Wednesday 21 September 2011

Green Tourism – fact or fiction?


It is undeniable that more and more tourism businesses have started thinking ‘green’. And quite successfully too, even if some may not be getting much beyond a few slaps of ‘greenwash’. This can only be a good thing, as the tourism industry can make a huge difference to the world we live in when it comes to helping save the planet. Whether through significant reductions in energy consumption, reducing / reusing / recycling, emphasis on sustainable forms of travel, or indeed a focus on local suppliers and the local community – or ideally all of these – tourism businesses small or large can each do their thing. No, should do their thing.

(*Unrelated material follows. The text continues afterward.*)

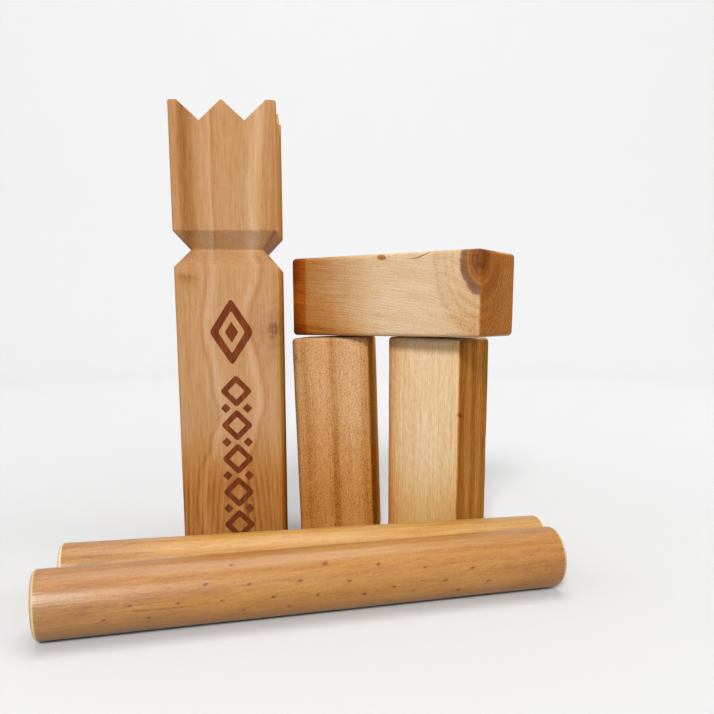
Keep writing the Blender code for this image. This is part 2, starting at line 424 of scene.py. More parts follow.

When we set up Mazzard Farm some 4 years back, there was no question as to whether we’d go the green route. The question was how far we could realistically push it, given our relatively small size and associated budgets. What we found was that we could actually achieve a lot, with most steps taken not costing us a penny. Having won a small cabinet full of green tourism related awards in the meantime, a comment many people make goes along the lines of “your green ethos must have really helped you fill up so quickly”. My initial response to this was “Well, it is early days, but I am sure it helps”. A year ago that would have changed into “Not sure, but it won’t have done us any harm”. Now, just over 3 years since opening, I am not even sure whether the latter luke-warm response is actually true.

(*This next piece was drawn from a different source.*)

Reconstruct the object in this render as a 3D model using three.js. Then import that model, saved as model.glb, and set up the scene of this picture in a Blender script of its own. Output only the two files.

And this explains the headline: is green tourism fact or fiction? Is there actually a true market for green travel? Or is it all talk and no action? Judging by the number of articles written about, and presumably for, the green tourist, and the number of web portals and magazines dedicated to them, you would think that this market must be fairly sizeable. Indeed, that there are plenty of people out there for whom the ‘greenness’ of their holiday destination in one of the main factors, or the main factor even, when picking their holiday. Sadly, I am getting more and more signals that this group is actually rather small, and that as a product, green tourism is a minute niche product at best.  And I am concluding that even for a multiple green award winning holiday business like ours, dedicated green visitors are not going to keep our bread buttered. In fact, it probably wouldn’t even allow us to buy the bread!

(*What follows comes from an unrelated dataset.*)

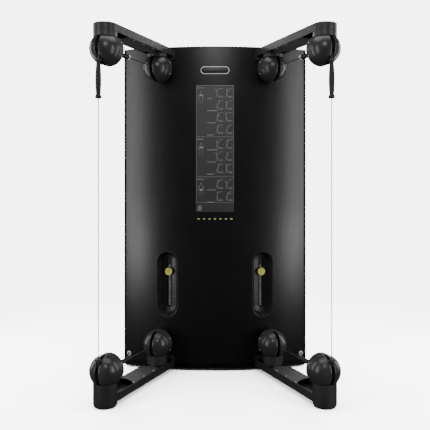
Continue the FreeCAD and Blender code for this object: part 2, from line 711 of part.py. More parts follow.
def make_handle(side):
    """A barrel grip on the cable, with a turned collar at each end."""
    bore = CABLE_RADIUS + 0.1
    bottom = HANDLE_TOP - HANDLE_LENGTH
    top = HANDLE_TOP
    collar = 22.0
    end, mid = HANDLE_END_RADIUS, HANDLE_MID_RADIUS
    grip_low, grip_high = bottom + collar, top - 10
    half_z = (grip_low + grip_high) / 2
    barrel = [
        Part.LineSegment(Vector(bore, 0, grip_low), Vector(end + 1, 0, grip_low)),
        Part.Arc(Vector(end + 1, 0, grip_low), Vector(mid, 0, half_z), Vector(end, 0, grip_high)),
        Part.LineSegment(Vector(end, 0, grip_high), Vector(bore, 0, grip_high)),
        Part.LineSegment(Vector(bore, 0, grip_high), Vector(bore, 0, grip_low)),
    ]
    face = Part.Face(Part.Wire([edge.toShape() for edge in barrel]))
    grip = face.revolve(Vector(0, 0, 0), UP, 360)
    lower = turned([(bore, bottom), (15, bottom), (19, bottom + 3), (19, bottom + 13),
                    (16.5, bottom + 18), (15, grip_low), (bore, grip_low)])
    upper = turned([(bore, grip_high), (end + 1, grip_high), (end + 1, top - 3), (end - 2, top),
                    (bore, top)])
    return [handle_place(shape, side) for shape in (grip, lower, upper)]


# ---- small fixed pieces ----------------------------------------------------------------

PLACARD_HALF = 132.0
PLACARD_Z = (1108.0, 1991.0)
BADGE_HALF = 100.0
BADGE_Z = (2067.0, 2120.0)
CORNER_BOLTS = [(side * 610.0, z) for side in (-1, 1) for z in (99.0, 2203.0)]


def make_corner_bolts():
    """A socket-head screw in a wide dished washer, at each corner of the front."""
    shapes = []
    for x, z in CORNER_BOLTS:
        y = panel_y(x)
        normal = (x / PANEL_RADIUS, (y - PANEL_AXIS_Y) / PANEL_RADIUS, 0)
        washer = turned([(6, 1.5), (6, 5.5), (11, 5.5), (17, 2.5), (17, 0.2), (12, 0.2)], (x, y, z), normal)
        socket = 3.0
        head = turned([(0, 4), (socket, 4), (socket, 8.5), (5.2, 8.5), (5.9, 7.5), (5.9, 1.7), (0, 1.7)],
                      (x, y, z), normal)
        shapes.extend([washer, head])
    return shapes


def make_foot_pads():
    pads = []
    for side in SIDES.values():
        pad = turned([(0, 0), (COLUMN_RADIUS - 9, 0), (COLUMN_RADIUS - 5, 4),
                      (COLUMN_RADIUS - 5, COLUMN_PLINTH_BOTTOM), (0, COLUMN_PLINTH_BOTTOM)])
        pads.append(on_arm(pad, side))
        for x, y in ((250.0, 300.0), (560.0, 350.0), (500.0, 525.0), (120.0, 525.0)):
            disc = turned([(0, 0), (22, 0), (25, 3), (25, FLOOR_PLATE[0]), (0, FLOOR_PLATE[0])])
            disc.translate(Vector(side * x, y, 0))
            pads.append(disc)
    return pads


# ---- build -----------------------------------------------------------------------------


def export_cabinet():
    export("front_panel", make_front_panel())
    export("panel_edge_trims", *make_edge_trims())
    export("kick_strips", *make_kick_strips())
    export("side_covers", *make_side_covers())
    export("rear_covers", make_rear_cover(COVER_SPLIT_Z + 1, CABINET_TOP - 6.5),
           make_rear_cover(20.5, COVER_SPLIT_Z - 1))
    export("top_cover", make_top_cover())
    export("base_frame", make_base_frame())
    export("cabinet_frame", *make_uprights(), *make_crossbeams())
    export("foot_pads", *make_foot_pads())
    export("exercise_placard", panel_band(1.6, 0, -PLACARD_HALF, PLACARD_HALF, *PLACARD_Z))
    export("badge_plate", panel_band(2.4, 0, -BADGE_HALF, BADGE_HALF, *BADGE_Z))
    export("panel_corner_bolts", *make_corner_bolts())


def export_stacks():
    export("guide_rods", *make_guide_rods())
    export("stack_buffers", *make_stack_buffers())
    export("resting_plates", *[plate for side in SIDES.values() for plate in make_resting_plates(side)])
    for name, side in SIDES.items():
        export("lifted_plates_" + name, *make_lifted_plates(side))


def export_selectors():
    export("selector_rails", *[make_selector_rail(side) for side in SIDES.values()])
    export("selector_bushes", *[bush for side in SIDES.values() for bush in make_selector_bushes(side)])
    for name, side in SIDES.items():
        export("recess_tray_" + name, make_recess_tray(side))
        export("selector_carriage_" + name, make_selector_carriage(side))
        export("selector_knob_" + name, *make_selector_knob(side))


def export_arms():
    export("arm_covers", *make_arm_covers())
    export("arm_root_flanges", *make_root_flanges())
    for name, side in SIDES.items():
        export("upper_arm_" + name, make_upper_arm(side))
        export("lower_arm_" + name, make_lower_arm(side))


def corner(shape, side, level, t=0.0):
    z = UPPER_BALL_Z if level > 0 else LOWER_BALL_Z
    return on_arm(at_level(shape, level), side, t, z)


def every_corner(shapes, t=0.0):
    return [corner(shape, side, level, t)
            for level in LEVELS.values() for side in SIDES.values() for shape in shapes]


def export_fixed_ball_pieces():
    heights = {1: UPPER_ARM_TOP - ARM_HEIGHT - UPPER_BALL_Z,
               -1: LOWER_BALL_Z - LOWER_ARM_BOTTOM - ARM_HEIGHT}
    inner_cradles = [corner(make_cradle(INNER_COLUMN_RADIUS, height), side, level, INNER_COLUMN_T)
                     for level, height in heights.items() for side in SIDES.values()]
    export("outer_cradles", *every_corner([make_cradle(COLUMN_RADIUS, CRADLE_HEIGHT)]))
    export("inner_cradles", *inner_cradles)
    snouts = [corner(make_snout(OUTER_RING_BACK, OUTER_SNOUT_ENDS[level]), side, level)
              for level in LEVELS.values() for side in SIDES.values()]
    export("outer_rings", *every_corner([make_ring(True)]), *snouts)
    export("inner_rings", *every_corner([make_ring(False), make_snout(INNER_RING_BACK, INNER_SNOUT_END)],
                                        INNER_COLUMN_T))
    export("inner_balls", *every_corner(make_ball_shell(False) + [make_axle(False)], INNER_COLUMN_T))
    export("arm_cables", *every_corner([make_arm_cable()]))
    export("button_screws", *make_cover_screws(), *every_corner(make_ring_screws(OUTER_RING_BACK)),
           *every_corner(make_ring_screws(INNER_RING_BACK), INNER_COLUMN_T))


def export_moving_ball_pieces():
    for level_name, level in LEVELS.items():
        for side_name, side in SIDES.items():
            suffix = level_name + "_" + side_name
            export("ball_shell_" + suffix,
                   *[corner(shape, side, level) for shape in make_ball_shell(True) + [make_axle(True)]])
            export("cable_guide_" + suffix, corner(make_guide(), side, level))
            export("outer_sheave_" + suffix, corner(make_sheave(True), side, level))
            export("inner_sheave_" + suffix, corner(make_sheave(False), side, level, INNER_COLUMN_T))
    long_run = UPPER_BALL_Z - GUIDE_MOUTH - 1 - LOWER_BALL_Z
    for side_name, side in SIDES.items():
        export("cable_bend_" + side_name, corner(make_cable_bend(-GUIDE_MOUTH), side, 1))
        export("training_cable_" + side_name, corner(make_cable_bend(-long_run), side, -1))
        export("handle_" + side_name, *make_handle(side))


os.makedirs("parts", exist_ok=True)
export_cabinet()
export_stacks()
export_selectors()
export_arms()
export_fixed_ball_pieces()
export_moving_ball_pieces()
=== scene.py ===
import json
from math import asin, ceil, copysign, cos, pi, radians, sin, sqrt

import bmesh
import bpy
from mathutils import Matrix, Vector

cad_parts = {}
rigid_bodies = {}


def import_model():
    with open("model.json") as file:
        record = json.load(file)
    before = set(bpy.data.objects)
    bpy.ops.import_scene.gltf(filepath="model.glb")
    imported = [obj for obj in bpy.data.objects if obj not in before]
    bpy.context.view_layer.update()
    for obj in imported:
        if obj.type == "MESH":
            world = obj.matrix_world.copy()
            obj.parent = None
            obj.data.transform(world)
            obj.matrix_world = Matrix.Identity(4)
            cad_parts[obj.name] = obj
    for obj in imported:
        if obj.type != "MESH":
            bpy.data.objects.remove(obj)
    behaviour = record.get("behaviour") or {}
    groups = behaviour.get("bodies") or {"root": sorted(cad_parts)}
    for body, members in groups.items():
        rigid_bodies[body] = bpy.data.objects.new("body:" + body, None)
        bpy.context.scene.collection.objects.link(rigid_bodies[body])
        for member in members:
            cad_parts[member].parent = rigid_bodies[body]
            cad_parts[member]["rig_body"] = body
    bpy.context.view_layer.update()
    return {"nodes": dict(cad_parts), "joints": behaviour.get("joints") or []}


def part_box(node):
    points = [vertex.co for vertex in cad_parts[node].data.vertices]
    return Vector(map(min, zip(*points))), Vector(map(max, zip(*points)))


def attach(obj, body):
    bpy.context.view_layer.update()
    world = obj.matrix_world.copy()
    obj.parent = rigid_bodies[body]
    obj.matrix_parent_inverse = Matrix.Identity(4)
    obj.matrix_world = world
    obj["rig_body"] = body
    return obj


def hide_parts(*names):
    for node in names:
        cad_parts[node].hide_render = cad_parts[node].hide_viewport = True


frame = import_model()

# A functional trainer, drawn round its CAD frame. Shapes are built in millimetres and
# placed in metres. On an arm, x runs along it to the cabinet, y outwards, and z away from
# the other arm of the same side.

MM = 0.001
TO_METRES = Matrix.Scale(MM, 4)
SIDES = {"left": -1, "right": 1}
LEVELS = {"upper": 1, "lower": -1}
CORNERS = [(level, side) for level in LEVELS for side in SIDES]
JOINT = {joint["name"]: joint for joint in frame["joints"]}
UP = Vector((0, 0, 1))
shift = Matrix.Translation
AXES = {"x": Matrix.Rotation(radians(90), 4, "Y"),
        "y": Matrix.Rotation(radians(-90), 4, "X"),
        "z": Matrix()}


def circle_angles(count):
    return [2 * pi * step / count for step in range(count)]


def linked(name, data):
    """A new object, in the scene."""
    made = bpy.data.objects.new(name, data)
    bpy.context.scene.collection.objects.link(made)
    return made


# ---- the camera ----

camera_data = bpy.data.cameras.new("camera")
camera_data.lens = 50.4
camera_data.sensor_width = 36
camera_data.shift_y = -0.072
camera = linked("camera", camera_data)
camera.location = (0, -3.9935, 1.3025)
camera.rotation_euler = (radians(90), 0, 0)
bpy.context.scene.camera = camera

# ---- sizes, in millimetres ----

WELD = 0.001
PANEL_RADIUS = 1835.5
PANEL_AXIS_Y = 2025.0
RECESS_X = 335.0
RECESS_Z = 601.0
RECESS_WIDTH, RECESS_HEIGHT, RECESS_DEPTH = 140.0, 450.0, 62.0
SLOT_WIDTH, SLOT_HEIGHT, SLOT_RISE = 36.0, 355.0, 6.0
TRAY_SKIN = 3.0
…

Allow me to provide some evidence: we spend some 30% of our marketing budget on listings with green portals and adds in green magazines. Yet, less than 2% our web traffic originates from these! Worse, since opening, just one (from well over 600) booking can be attributed directly to people having used one of these green portals or read some green magazine! To put this in some perspective, almost 6% of Mazzard Farm bookings are from families with twins, who are a demographic group as small as 1.5% of the UK population – yet, we don’t target this group at all, leave alone spend any of our marketing budget on them. Yet, contrary to Green Travellers, when did you last hear anyone referring to ‘families with twins’ as a significant special interest group?
To further substantiate my concerns whether these committed green travellers can actually fill a room when together, I decided to do a little experiment earlier this month. We put together a highly attractive ‘green offer’, and ran an active twitter and facebook campaign pushing the offer. From looking at the retweets, the offer has by now been under the eyes of some 15,000+ people on twitter alone. We have yet to receive the first enquiry. This experiment mirrors our attempts last year to push various green breaks, launched during the reasonably high profile Green Tourism Week. Again, we saw not one single uptake. Or enquiry even for that matter.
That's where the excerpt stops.